Nor did Jesus warn His disciples against the spiritual techniques of the Pharisees, but rather their teaching:

• Watch out for false prophets. They come to you in sheep's clothing, but inwardly they are ferocious wolves. (Matthew 7:15)

• "Be careful," Jesus warned them. "Watch out for the [doctrinal] yeast of the Pharisees and that of Herod." (Mark 8:15)

Technique was not His concern, but teaching. If doctrine could build us up in the faith, then false doctrine would tear us down. Our response to our Savior had to be one of faith and belief in His teachings. We are both transformed and blessed in every conceivable way through Biblical teachings:

• Do not conform any longer to the pattern of this world, but be transformed by the renewing of your mind. Then you will be able to test and approve what God's will is--his good, pleasing and perfect will. (Romans 12:2)

• Grace and peace be yours in abundance through the knowledge of God and of Jesus our Lord. His divine power has given us everything we need for life and godliness through our knowledge of him who called us by his own glory and goodness. (2 Peter 1:2-3)

Trying to separate faith from belief is also illogical. After all, everyone has faith – whether in themselves, their attainments, nature or in another god(s). What distinguishes these various faiths are their doctrinal content. A faith in Jesus is also a belief in His Gospel.

In fact, attempting to separate faith and doctrine, as Cox tries to do, leads to absurdity. While he preaches a doctrine-less Christianity, he has written volumes – all about doctrine (teachings). In fact he is applauded for his teachings. New age guru Deepak Chopra declares, “Cox has been a voice of both reason and faith in our cynical times.” Sound’s like he approves of Cox’s TEACHINGS!

Emergent Church guru, Brian McLaren, writes about this book. “It has also motivated me to keep working to help make actual the possible [belief-less] future Cox envisions.” He too seems to approve of Cox’s teaching-less TEACHINGS!

Besides, how are we to engage in social activism without the guidance that comes from the truths of doctrine and teachings? Nevertheless, doctrine can seem cold and irrelevant. However, this did not remain the case for Martin Luther. In his Commentary on the Book of Galatians, he describes the impact of the truth of Scripture:

• My situation was that, although an impeccable monk, I stood before God as a sinner, troubled in conscience that my merit would satisfy Him. Therefore, I did not love a just and angry God, but rather hated and murmured against Him…Night and day I pondered until I saw the connection between the justice of God and the statement, “The just shall live by his faith” [Romans 1:17]. Then I grasped that the justice of God is that righteousness by which, by grace and the share mercy, God justifies us through faith. Therefore, I felt myself to be reborn and to have gone through open doors into paradise. The whole of Scripture took on a new meaning and whereas before the “justice of God” had filled me with hate, now it became to me inexpressively sweet…This passage of Paul became to me a gate to heaven.

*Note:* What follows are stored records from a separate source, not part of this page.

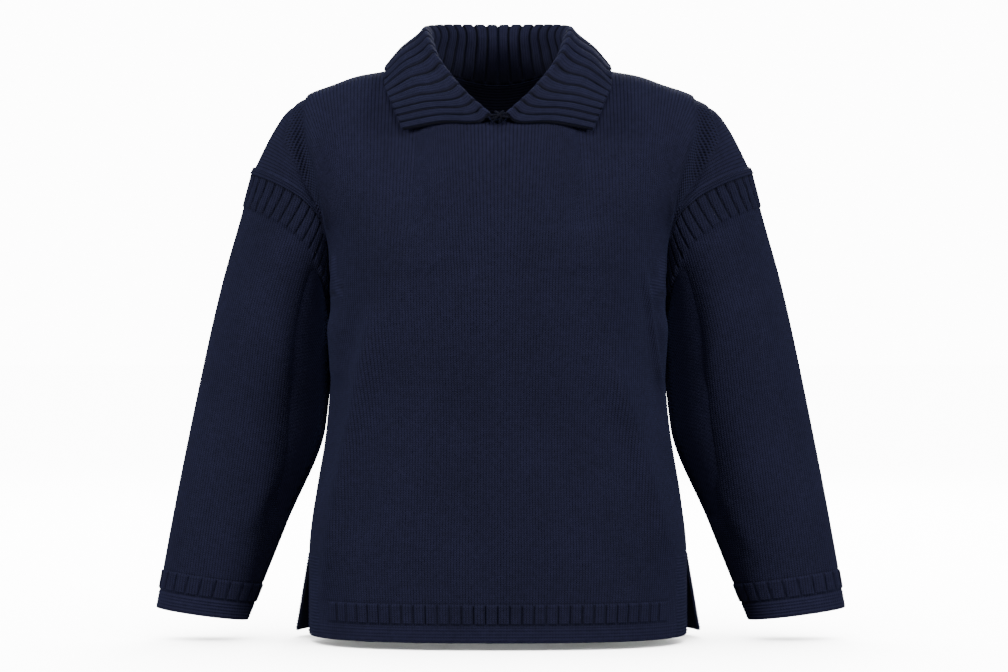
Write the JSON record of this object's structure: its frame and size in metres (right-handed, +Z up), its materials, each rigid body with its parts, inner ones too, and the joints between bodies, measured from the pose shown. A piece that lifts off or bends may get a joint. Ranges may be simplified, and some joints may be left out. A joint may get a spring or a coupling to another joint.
{
  "type": "collared knitted sweater",
  "caption": "Hollow knitted pullover with a ribbed fold-over collar, dropped shoulders, ribbed sleeve heads and cuffs, and side slits at its hem.",
  "frame": {"origin": "the middle of the neck opening, level with the high points of the shoulders, where a wearer's shoulders hold the garment up", "axes": "+Z up, the front faces -Y, and +X is the right-hand side of the garment as seen from in front"},
  "size_m": [0.746, 0.2402, 0.6622],
  "materials": {
    "knit_front": "matte navy stockinette knit",
    "knit_back": "matte navy stockinette knit",
    "knit_sleeve_left": "matte navy knit, ribbed at its head and cuff",
    "knit_sleeve_right": "matte navy knit, ribbed at its head and cuff",
    "rib_collar": "matte navy rib knit"
  },
  "bodies": {
    "root": {"front": "knit_front", "back": "knit_back", "sleeve_left": "knit_sleeve_left", "sleeve_right": "knit_sleeve_right", "collar": "rib_collar"}
  },
  "joints": []
}
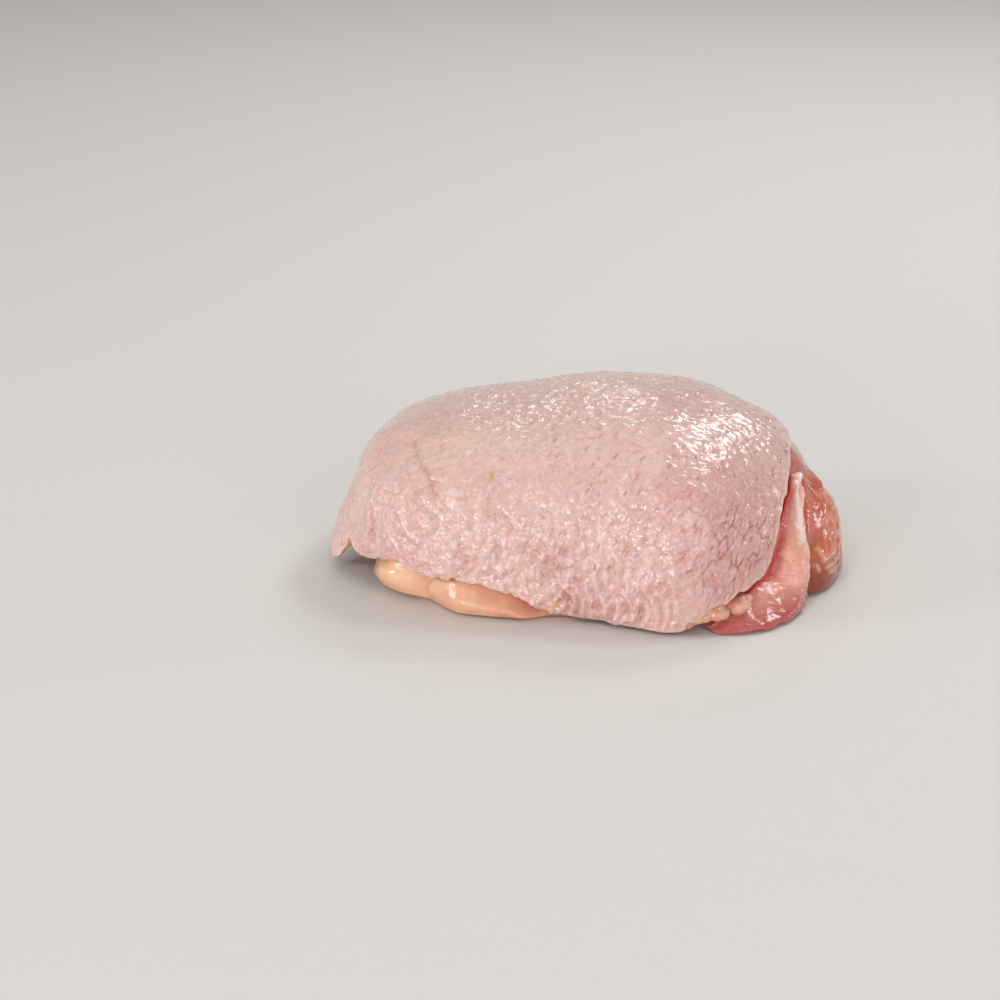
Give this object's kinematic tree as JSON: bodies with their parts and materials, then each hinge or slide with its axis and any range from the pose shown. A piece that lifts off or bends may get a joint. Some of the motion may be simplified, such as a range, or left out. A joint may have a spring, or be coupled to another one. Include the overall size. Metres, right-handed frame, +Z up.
{
  "type": "raw chicken thigh",
  "caption": "Raw skin-on chicken thigh lying skin side up: rounded meat under a draped bumpy skin, with fat, a folded muscle flap and the joint end bare.",
  "frame": {"origin": "on the board, under the middle of the piece's box", "axes": "+X along the thigh towards its thick joint end, +Y away from the front side, +Z up"},
  "size_m": [0.1238, 0.0878, 0.0441],
  "materials": {
    "skin": "moist raw skin, pale pink and cream, bumpy",
    "thigh_meat": "wet raw muscle, pinkish red, fibrous",
    "fat_pad": "moist cream fat",
    "front_lobe": "wet peach coloured lean and fat",
    "muscle_flap": "wet striated muscle with a white membrane ridge",
    "edge_fat": "moist cream fat",
    "knuckle_lobe": "wet, smooth, orange brown membrane over muscle"
  },
  "bodies": {
    "root": {"skin": "skin", "thigh_meat": "thigh_meat", "fat_pad": "fat_pad", "front_lobe": "front_lobe", "muscle_flap": "muscle_flap", "edge_fat": "edge_fat", "knuckle_lobe": "knuckle_lobe"}
  },
  "joints": []
}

Previously for Luther, Scripture was an object of his hate. It then became “inexpressively sweet…a gate to heaven.” Rather than rejecting doctrine, we need to pray that our Savior would open for us this very gate.

For Cox, it remains closed. He understands Jesus as an ethical teacher who condemns us if we don’t visit the sick and feed the hungry. Of course a true faith will want to please their Savior. If we believe, we will do what He tells us to do! However, we’ll also fall short of His example. We therefore will always need His mercy, a mercy He promises to all who believe:

• If you remain in me and my words remain in you, ask whatever you wish, and it will be given you. (John 15:7)

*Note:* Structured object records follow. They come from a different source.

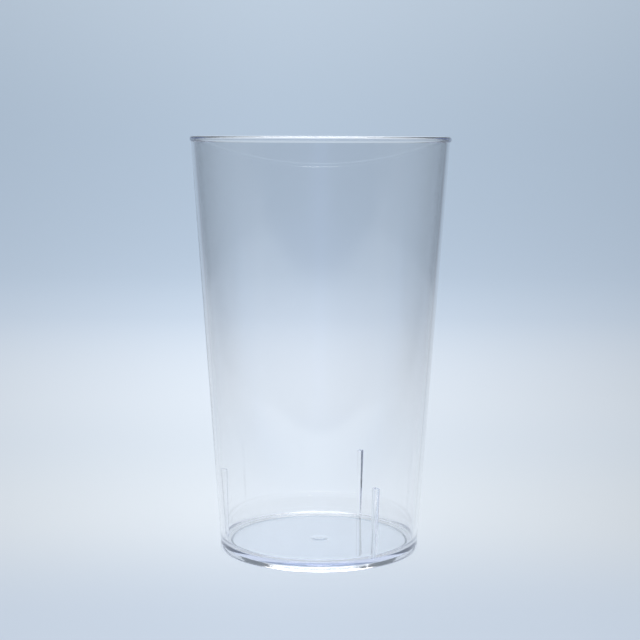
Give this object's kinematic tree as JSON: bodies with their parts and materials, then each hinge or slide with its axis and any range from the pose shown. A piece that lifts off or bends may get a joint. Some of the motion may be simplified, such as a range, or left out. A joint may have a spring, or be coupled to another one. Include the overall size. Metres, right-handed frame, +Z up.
{
  "type": "stacking tumbler",
  "caption": "Tall tapered drinking tumbler in clear plastic, with a fine lip bead, a foot ring and stacking ribs inside above the floor.",
  "frame": {"origin": "middle of the foot ring's face, on the surface that the tumbler stands on", "axes": "+Z up along the tumbler's axis, towards the lip; -Y is the side seen in the picture"},
  "size_m": [0.0874, 0.0874, 0.14],
  "materials": {
    "clear_plastic": "polished, see-through, with a faint blue tint"
  },
  "bodies": {
    "root": {"tumbler": "clear_plastic"}
  },
  "joints": []
}
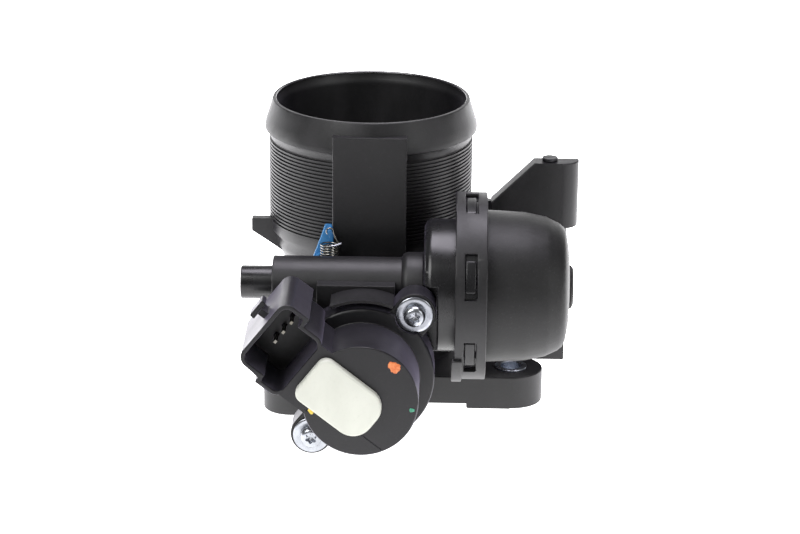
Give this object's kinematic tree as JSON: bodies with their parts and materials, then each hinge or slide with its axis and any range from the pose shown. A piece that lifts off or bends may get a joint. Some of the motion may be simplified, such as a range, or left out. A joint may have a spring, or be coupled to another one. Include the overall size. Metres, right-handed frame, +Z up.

This includes forgiveness! During my years of severe depression, the Word (doctrine) came to me clothed in glorious power. I can relate many such experiences, but I’ll simply mention one. From the midst of depression, I couldn’t love or accept myself. I therefore projected that others – and this included God – couldn’t love me. Like Luther, I tried desperately to win God’s love and approval. However, the harder I tried, the more I’d became convinced that I was unlovable and unacceptable. Not only that, but I also carried a strong and unshakeable feeling that I was condemned by God. In the midst of this, I read:

• Therefore, there is now no condemnation for those who are in Christ Jesus (Romans 8:1).

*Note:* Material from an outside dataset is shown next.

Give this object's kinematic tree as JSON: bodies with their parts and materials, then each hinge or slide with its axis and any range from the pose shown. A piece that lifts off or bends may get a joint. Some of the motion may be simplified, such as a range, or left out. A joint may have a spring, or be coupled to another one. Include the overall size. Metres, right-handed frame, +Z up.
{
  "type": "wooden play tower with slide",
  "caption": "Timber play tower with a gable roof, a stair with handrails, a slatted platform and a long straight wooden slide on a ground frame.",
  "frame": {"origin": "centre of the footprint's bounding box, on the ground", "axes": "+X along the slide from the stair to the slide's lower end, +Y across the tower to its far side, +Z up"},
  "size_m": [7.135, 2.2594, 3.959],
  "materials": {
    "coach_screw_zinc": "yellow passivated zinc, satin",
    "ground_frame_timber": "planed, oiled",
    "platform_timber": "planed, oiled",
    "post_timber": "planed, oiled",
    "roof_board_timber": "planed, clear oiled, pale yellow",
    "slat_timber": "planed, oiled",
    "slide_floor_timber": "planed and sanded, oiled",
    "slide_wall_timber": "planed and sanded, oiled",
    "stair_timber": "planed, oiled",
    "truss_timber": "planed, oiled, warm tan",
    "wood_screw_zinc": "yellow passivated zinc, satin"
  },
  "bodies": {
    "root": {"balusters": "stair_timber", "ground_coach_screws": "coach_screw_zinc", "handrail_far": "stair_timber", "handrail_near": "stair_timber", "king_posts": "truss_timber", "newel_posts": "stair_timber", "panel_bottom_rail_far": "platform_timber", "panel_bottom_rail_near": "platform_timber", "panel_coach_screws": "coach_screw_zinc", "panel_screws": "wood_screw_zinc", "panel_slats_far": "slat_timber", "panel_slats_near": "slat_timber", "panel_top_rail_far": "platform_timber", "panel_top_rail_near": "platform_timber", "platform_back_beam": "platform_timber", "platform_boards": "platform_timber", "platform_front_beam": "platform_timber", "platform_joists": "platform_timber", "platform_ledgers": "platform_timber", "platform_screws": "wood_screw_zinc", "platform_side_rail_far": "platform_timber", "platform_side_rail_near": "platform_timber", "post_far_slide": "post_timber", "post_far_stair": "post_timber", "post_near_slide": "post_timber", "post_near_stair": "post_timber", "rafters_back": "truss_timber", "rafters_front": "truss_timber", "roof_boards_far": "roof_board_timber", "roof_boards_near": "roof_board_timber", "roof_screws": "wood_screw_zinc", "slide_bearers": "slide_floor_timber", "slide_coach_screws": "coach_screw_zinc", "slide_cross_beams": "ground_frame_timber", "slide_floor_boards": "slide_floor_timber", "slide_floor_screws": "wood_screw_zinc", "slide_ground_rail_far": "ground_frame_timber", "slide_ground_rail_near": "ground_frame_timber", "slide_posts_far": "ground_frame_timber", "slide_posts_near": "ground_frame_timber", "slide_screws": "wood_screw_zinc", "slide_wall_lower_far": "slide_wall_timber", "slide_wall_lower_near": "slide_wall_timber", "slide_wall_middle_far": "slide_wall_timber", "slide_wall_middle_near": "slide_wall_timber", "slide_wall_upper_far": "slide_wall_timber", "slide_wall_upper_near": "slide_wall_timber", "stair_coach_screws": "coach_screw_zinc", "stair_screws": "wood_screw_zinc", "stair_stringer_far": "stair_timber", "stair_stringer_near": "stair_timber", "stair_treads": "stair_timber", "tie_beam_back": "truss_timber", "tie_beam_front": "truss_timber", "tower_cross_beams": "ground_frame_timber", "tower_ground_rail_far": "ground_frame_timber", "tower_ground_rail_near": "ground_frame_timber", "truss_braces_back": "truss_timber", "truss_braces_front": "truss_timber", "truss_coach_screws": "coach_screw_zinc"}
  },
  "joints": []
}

With the power of an explosion, this truth broke upon my consciousness driving away my sense of condemnation as a wind drives away the clouds.

Cox celebrates the death of doctrine. It reminds me of how the Ukrainians celebrated Hitler’s advance and victory over the hated Stalin to find that they now faced an even worse extermination. Cox likewise has no idea of the new doctrine-less, religiously-pluralistic age that he heralds in. However, Luther did understand! About the doctrine of justification-by-grace-through-faith-alone, he concluded:

• This doctrine can never be taught, urged and repeated enough. If this doctrine becomes lost, then is also the whole knowledge of the truth, life and salvation gone and lost. If this doctrine flourishes, then all good things flourish: religion, true service to God, the glory of God…We have to fear lest Satan take from us the pure doctrine of faith and bring into the Church again the doctrine of works and men’s traditions. Wherefore, it is necessary that this doctrine be kept in continual practice and public exercise both of reading and hearing.

I am not a prophet, but I think that Luther’s words were truly prophetic. Once “this doctrine becomes lost,” the West will once again descend into a world of barbarity.